Tours and Expeditions
On the 20th of May, students at Hartshorn School participated in the program and “toured” the United States monuments, an arctic ecosystem, the world of sharks, and the Great Barrier Reef. Lindsey particularly enjoyed her class’s tour of Gombe National Park, where she said she learned about Jane Goodall’s wildlife research and explored her home. She shared, “I was surprised to see how she had all these screens on her windows so bugs and animals wouldn’t just fly into her house.”
“You can just look into the glasses and you step into a whole new world, and you see things that you might never be able to see in your whole entire life,” Lindsey said of Google Expedition experience.
Teacher Patricia Murphy who was among the educators to lead the students through the virtual worlds worked from a tablet. She spoke as the students cycled through the various scenes from Goodall’s life, the Great Barrier Reef, and other tours.
“We’ve studied both of those topics in our science classroom,” Murphy said. “We’re studying oceanography and we’re studying the coral reefs.
“Typically, we see just pictures or movies. Here you felt like you were really there, and you could point out the different organisms that are there and why they are at that different level, that zone of the ocean.”
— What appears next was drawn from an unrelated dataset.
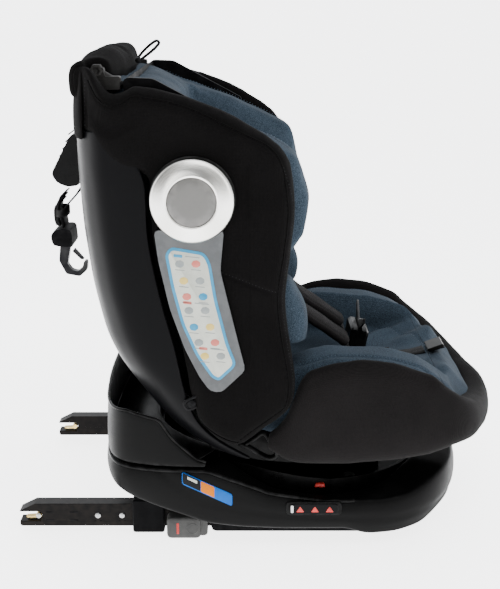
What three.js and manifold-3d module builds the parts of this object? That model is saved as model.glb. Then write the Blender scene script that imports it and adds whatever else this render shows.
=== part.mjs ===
// Convertible car seat on a swivelling anchored base. Millimetres, +Z up.
// Origin: the foot of the swivel axis on the floor. The seat faces -Y.
import * as THREE from 'three';
import { mergeVertices } from 'three/addons/utils/BufferGeometryUtils.js';
import Module from 'manifold-3d';

const wasm = await Module();
wasm.setup();

// ---------- driving dimensions ----------
const GAP = 0.35;

const BASE = { halfWidth: 190, top: 96, dishRadius: 172, dishFloor: 36, dishSkin: 4, wall: 5 };
const TRAY = { halfWidth: 123, bottom: 2.8, top: 8.8 };
const ARM = { centre: 140, width: 18, bottom: 7, top: 35, tip: 317, inner: 25, bar: 138, barHeight: 21 };
const RACE = { inner: 118, outer: 152, bottom: 40.35, top: 46, grooveIn: 129, grooveOut: 141 };
const DISC = { bore: 13, outer: 162, bottom: 46.6, top: 54 };
const RECLINE = { y: 0, z: 350, rail: 272, runner: 271, pan: 261, seatLimit: 250 };
const SEAT = { halfWidth: 212, wingInner: 172, sideInner: 166.5, sideOuter: 205, padHalf: 163, panHalf: 155 };
const PROTECTOR = { y: 108, z: 404, radius: 43.5, cap: 25, foot: 212.4, rim: 229, crown: 235.5 };

// ---------- looks ----------
const LOOKS = {
  gloss: { color: 0x141417, roughness: 0.22, metalness: 0 },
  matte: { color: 0x232326, roughness: 0.55, metalness: 0 },
  fabric: { color: 0x1a1a1b, roughness: 0.95, metalness: 0 },
  blue: { color: 0x3f4d59, roughness: 0.95, metalness: 0 },
  pad: { color: 0x2a2c2e, roughness: 0.9, metalness: 0 },
  strap: { color: 0x161618, roughness: 0.85, metalness: 0 },
  rubber: { color: 0x1b1b1b, roughness: 0.9, metalness: 0 },
  steel: { color: 0x8d9094, roughness: 0.35, metalness: 1 },
  darkSteel: { color: 0x1d1c1d, roughness: 0.45, metalness: 0.7 },
  brass: { color: 0xb59a4a, roughness: 0.35, metalness: 1 },
  silver: { color: 0xb6b5ae, roughness: 0.28, metalness: 1 },
  grey: { color: 0x6e6e6d, roughness: 0.5, metalness: 0 },
  panel: { color: 0x5f6163, roughness: 0.5, metalness: 0 },
  red: { color: 0xb3201c, roughness: 0.45, metalness: 0 },
  window: { color: 0x0d0d0e, roughness: 0.15, metalness: 0 },
};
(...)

According to Eric Demel, the school’s technology integration specialist, all sixteen classes in second through fifth grade at the school participated in the pilot. He’d applied for the school to participate in the pilot about a month ago. He said Google intends to roll out the program to the public by September.
“Seeing how this is going to work in their own classroom, they’ll be able to do this experience on their own in the near future,” Demel said.